◆ **INSTRUCTIONS TO FOLLOW**
Write out the complete material exactly as it stands.

◆ **PROVIDED DATA**

•••••

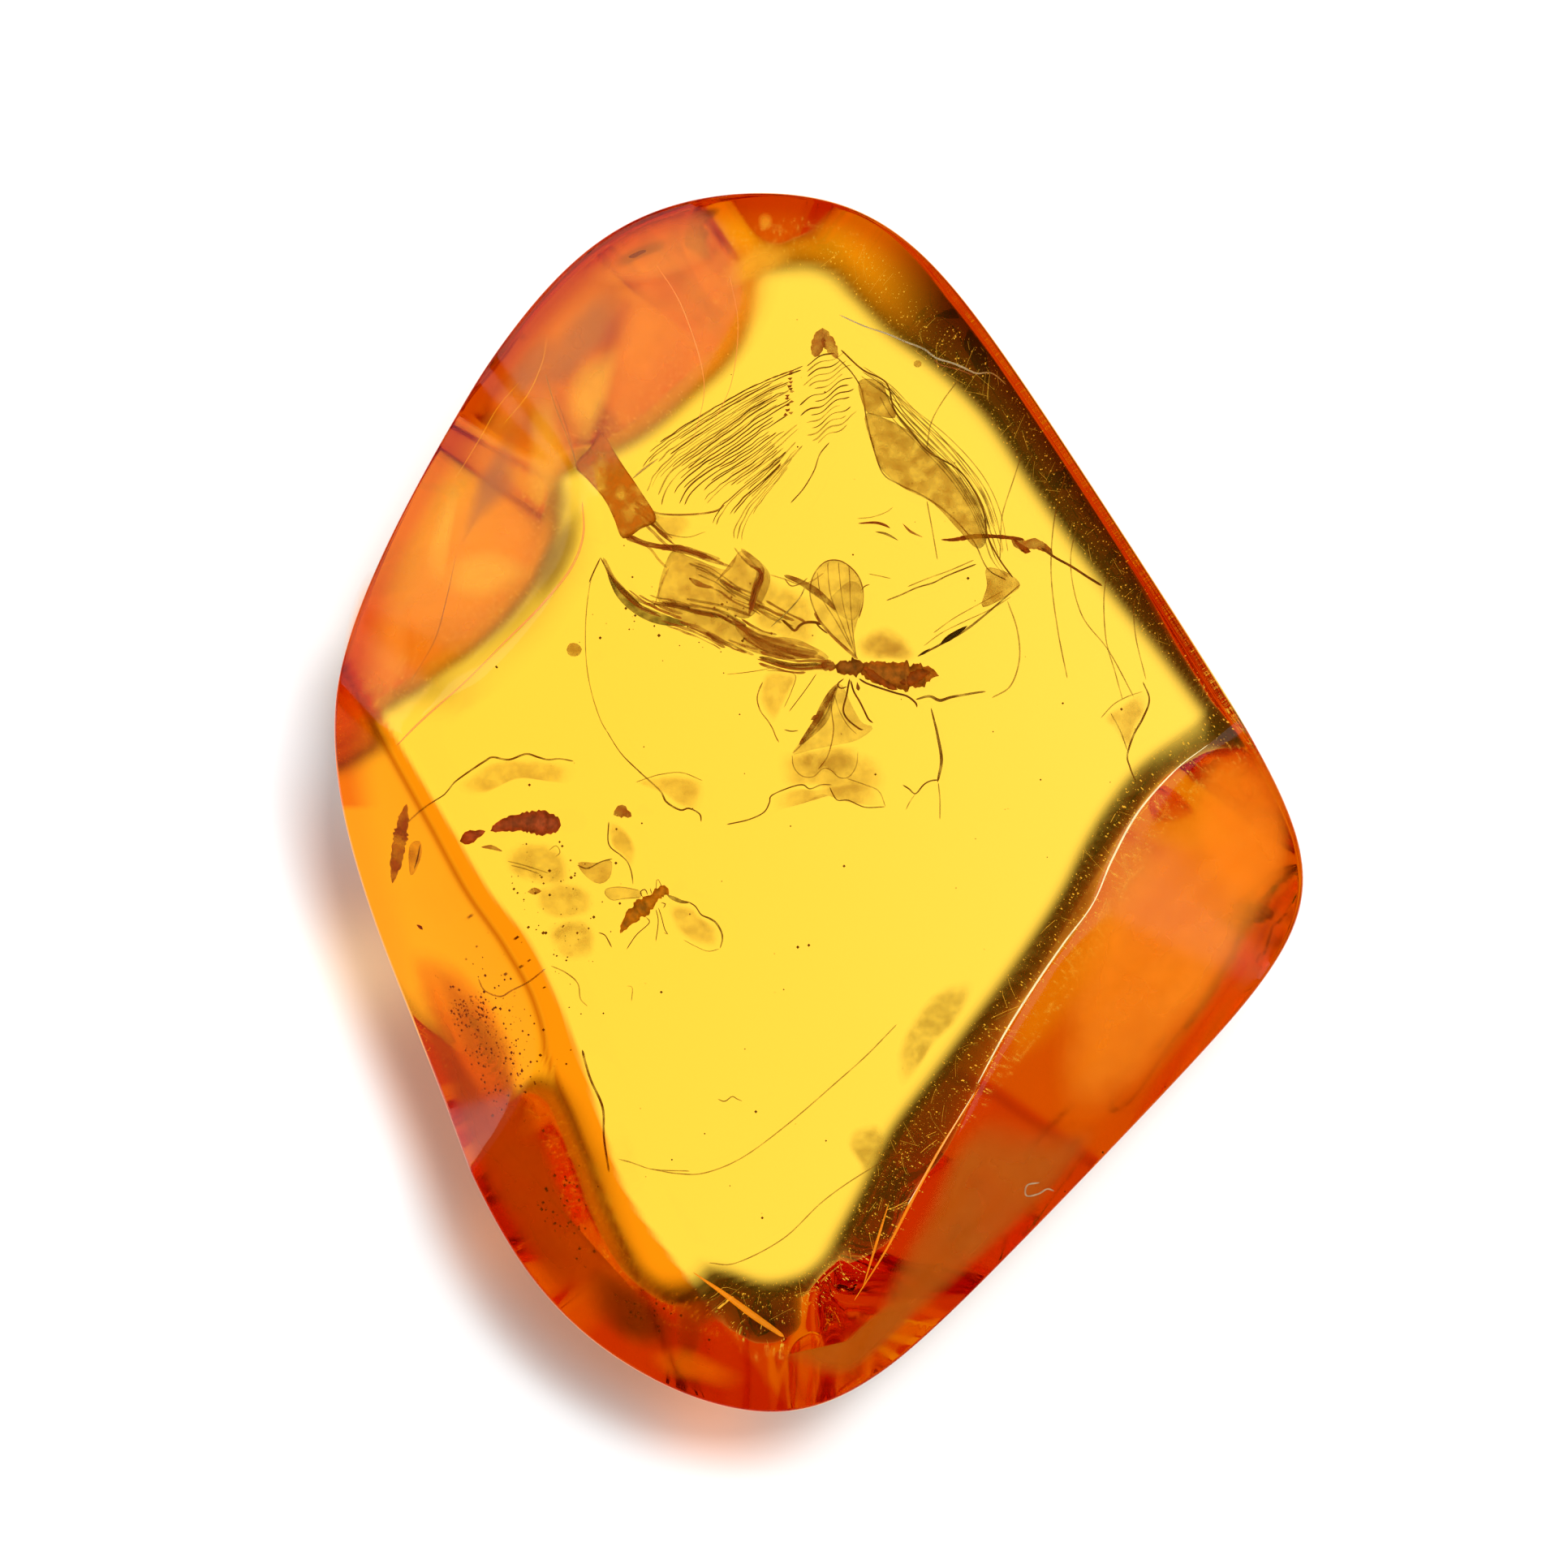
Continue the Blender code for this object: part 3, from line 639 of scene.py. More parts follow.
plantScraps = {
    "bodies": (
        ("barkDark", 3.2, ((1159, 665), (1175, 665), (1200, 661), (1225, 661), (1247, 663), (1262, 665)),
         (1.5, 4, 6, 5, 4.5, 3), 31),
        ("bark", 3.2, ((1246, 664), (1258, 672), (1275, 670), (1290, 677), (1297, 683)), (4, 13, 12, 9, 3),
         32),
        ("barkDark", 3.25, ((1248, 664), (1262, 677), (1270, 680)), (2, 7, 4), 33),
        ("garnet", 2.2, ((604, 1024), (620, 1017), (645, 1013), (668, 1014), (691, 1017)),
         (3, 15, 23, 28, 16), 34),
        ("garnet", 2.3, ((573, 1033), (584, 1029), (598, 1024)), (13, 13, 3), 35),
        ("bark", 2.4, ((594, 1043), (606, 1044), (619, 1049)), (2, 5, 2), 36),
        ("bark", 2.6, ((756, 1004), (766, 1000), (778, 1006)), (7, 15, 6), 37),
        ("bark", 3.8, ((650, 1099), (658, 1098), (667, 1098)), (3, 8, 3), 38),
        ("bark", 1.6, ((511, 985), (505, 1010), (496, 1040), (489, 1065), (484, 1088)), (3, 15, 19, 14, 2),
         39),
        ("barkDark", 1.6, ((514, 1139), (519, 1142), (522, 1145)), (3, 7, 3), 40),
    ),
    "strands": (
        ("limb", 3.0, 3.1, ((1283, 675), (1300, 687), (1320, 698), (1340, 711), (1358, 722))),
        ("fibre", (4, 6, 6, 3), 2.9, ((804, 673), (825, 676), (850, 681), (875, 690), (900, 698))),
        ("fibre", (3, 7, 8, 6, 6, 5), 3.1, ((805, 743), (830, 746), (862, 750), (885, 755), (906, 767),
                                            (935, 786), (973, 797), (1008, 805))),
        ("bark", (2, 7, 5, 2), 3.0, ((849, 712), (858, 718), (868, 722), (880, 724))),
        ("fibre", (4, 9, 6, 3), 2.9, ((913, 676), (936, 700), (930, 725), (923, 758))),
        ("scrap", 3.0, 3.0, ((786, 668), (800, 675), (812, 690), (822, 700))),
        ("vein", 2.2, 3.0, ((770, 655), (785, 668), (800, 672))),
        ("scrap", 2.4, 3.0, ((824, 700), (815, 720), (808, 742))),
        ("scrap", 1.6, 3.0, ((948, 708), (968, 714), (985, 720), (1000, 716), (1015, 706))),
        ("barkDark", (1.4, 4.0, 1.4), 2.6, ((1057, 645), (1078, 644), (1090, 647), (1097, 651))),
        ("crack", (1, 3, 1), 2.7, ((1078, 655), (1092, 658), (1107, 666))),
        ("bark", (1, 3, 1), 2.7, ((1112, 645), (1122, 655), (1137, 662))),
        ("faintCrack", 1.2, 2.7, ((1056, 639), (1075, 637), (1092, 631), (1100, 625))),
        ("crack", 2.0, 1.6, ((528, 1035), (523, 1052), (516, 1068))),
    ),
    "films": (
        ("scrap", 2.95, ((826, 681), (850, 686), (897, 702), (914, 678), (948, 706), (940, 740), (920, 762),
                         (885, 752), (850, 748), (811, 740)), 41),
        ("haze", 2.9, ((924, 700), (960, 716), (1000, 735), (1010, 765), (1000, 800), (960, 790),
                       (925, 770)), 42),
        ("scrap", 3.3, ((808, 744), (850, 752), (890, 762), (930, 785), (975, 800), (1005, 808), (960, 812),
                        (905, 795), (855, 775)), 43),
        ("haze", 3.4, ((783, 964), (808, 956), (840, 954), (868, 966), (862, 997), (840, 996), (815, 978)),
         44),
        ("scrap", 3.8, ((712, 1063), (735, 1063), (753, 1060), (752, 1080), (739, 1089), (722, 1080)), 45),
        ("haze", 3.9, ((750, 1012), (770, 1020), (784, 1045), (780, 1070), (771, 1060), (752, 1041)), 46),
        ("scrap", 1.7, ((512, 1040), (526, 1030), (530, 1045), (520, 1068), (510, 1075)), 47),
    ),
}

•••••

◆ **THE RESPONSE**
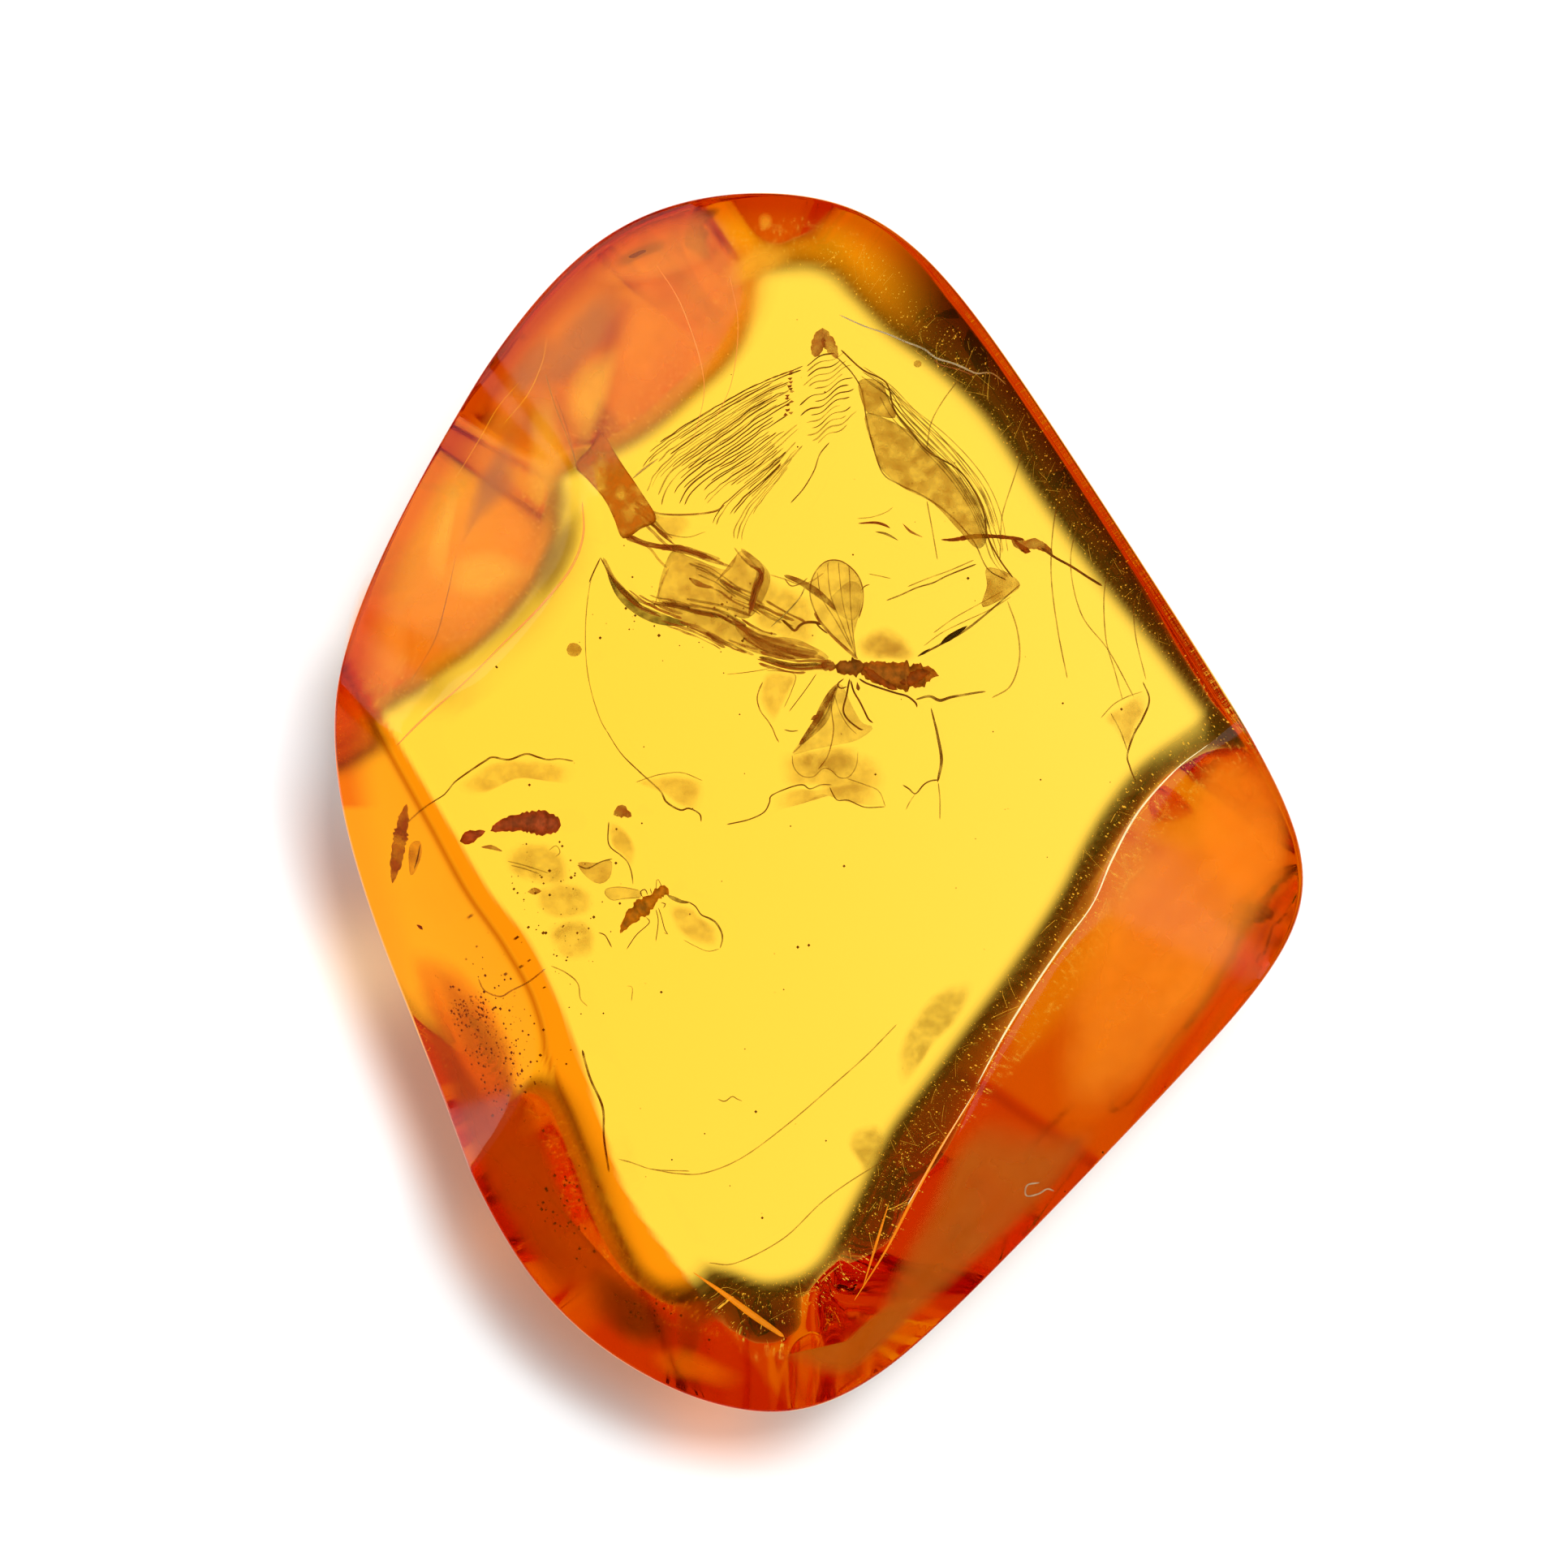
Continue the Blender code for this object: part 3, from line 639 of scene.py. More parts follow.
plantScraps = {
    "bodies": (
        ("barkDark", 3.2, ((1159, 665), (1175, 665), (1200, 661), (1225, 661), (1247, 663), (1262, 665)),
         (1.5, 4, 6, 5, 4.5, 3), 31),
        ("bark", 3.2, ((1246, 664), (1258, 672), (1275, 670), (1290, 677), (1297, 683)), (4, 13, 12, 9, 3),
         32),
        ("barkDark", 3.25, ((1248, 664), (1262, 677), (1270, 680)), (2, 7, 4), 33),
        ("garnet", 2.2, ((604, 1024), (620, 1017), (645, 1013), (668, 1014), (691, 1017)),
         (3, 15, 23, 28, 16), 34),
        ("garnet", 2.3, ((573, 1033), (584, 1029), (598, 1024)), (13, 13, 3), 35),
        ("bark", 2.4, ((594, 1043), (606, 1044), (619, 1049)), (2, 5, 2), 36),
        ("bark", 2.6, ((756, 1004), (766, 1000), (778, 1006)), (7, 15, 6), 37),
        ("bark", 3.8, ((650, 1099), (658, 1098), (667, 1098)), (3, 8, 3), 38),
        ("bark", 1.6, ((511, 985), (505, 1010), (496, 1040), (489, 1065), (484, 1088)), (3, 15, 19, 14, 2),
         39),
        ("barkDark", 1.6, ((514, 1139), (519, 1142), (522, 1145)), (3, 7, 3), 40),
    ),
    "strands": (
        ("limb", 3.0, 3.1, ((1283, 675), (1300, 687), (1320, 698), (1340, 711), (1358, 722))),
        ("fibre", (4, 6, 6, 3), 2.9, ((804, 673), (825, 676), (850, 681), (875, 690), (900, 698))),
        ("fibre", (3, 7, 8, 6, 6, 5), 3.1, ((805, 743), (830, 746), (862, 750), (885, 755), (906, 767),
                                            (935, 786), (973, 797), (1008, 805))),
        ("bark", (2, 7, 5, 2), 3.0, ((849, 712), (858, 718), (868, 722), (880, 724))),
        ("fibre", (4, 9, 6, 3), 2.9, ((913, 676), (936, 700), (930, 725), (923, 758))),
        ("scrap", 3.0, 3.0, ((786, 668), (800, 675), (812, 690), (822, 700))),
        ("vein", 2.2, 3.0, ((770, 655), (785, 668), (800, 672))),
        ("scrap", 2.4, 3.0, ((824, 700), (815, 720), (808, 742))),
        ("scrap", 1.6, 3.0, ((948, 708), (968, 714), (985, 720), (1000, 716), (1015, 706))),
        ("barkDark", (1.4, 4.0, 1.4), 2.6, ((1057, 645), (1078, 644), (1090, 647), (1097, 651))),
        ("crack", (1, 3, 1), 2.7, ((1078, 655), (1092, 658), (1107, 666))),
        ("bark", (1, 3, 1), 2.7, ((1112, 645), (1122, 655), (1137, 662))),
        ("faintCrack", 1.2, 2.7, ((1056, 639), (1075, 637), (1092, 631), (1100, 625))),
        ("crack", 2.0, 1.6, ((528, 1035), (523, 1052), (516, 1068))),
    ),
    "films": (
        ("scrap", 2.95, ((826, 681), (850, 686), (897, 702), (914, 678), (948, 706), (940, 740), (920, 762),
                         (885, 752), (850, 748), (811, 740)), 41),
        ("haze", 2.9, ((924, 700), (960, 716), (1000, 735), (1010, 765), (1000, 800), (960, 790),
                       (925, 770)), 42),
        ("scrap", 3.3, ((808, 744), (850, 752), (890, 762), (930, 785), (975, 800), (1005, 808), (960, 812),
                        (905, 795), (855, 775)), 43),
        ("haze", 3.4, ((783, 964), (808, 956), (840, 954), (868, 966), (862, 997), (840, 996), (815, 978)),
         44),
        ("scrap", 3.8, ((712, 1063), (735, 1063), (753, 1060), (752, 1080), (739, 1089), (722, 1080)), 45),
        ("haze", 3.9, ((750, 1012), (770, 1020), (784, 1045), (780, 1070), (771, 1060), (752, 1041)), 46),
        ("scrap", 1.7, ((512, 1040), (526, 1030), (530, 1045), (520, 1068), (510, 1075)), 47),
    ),
}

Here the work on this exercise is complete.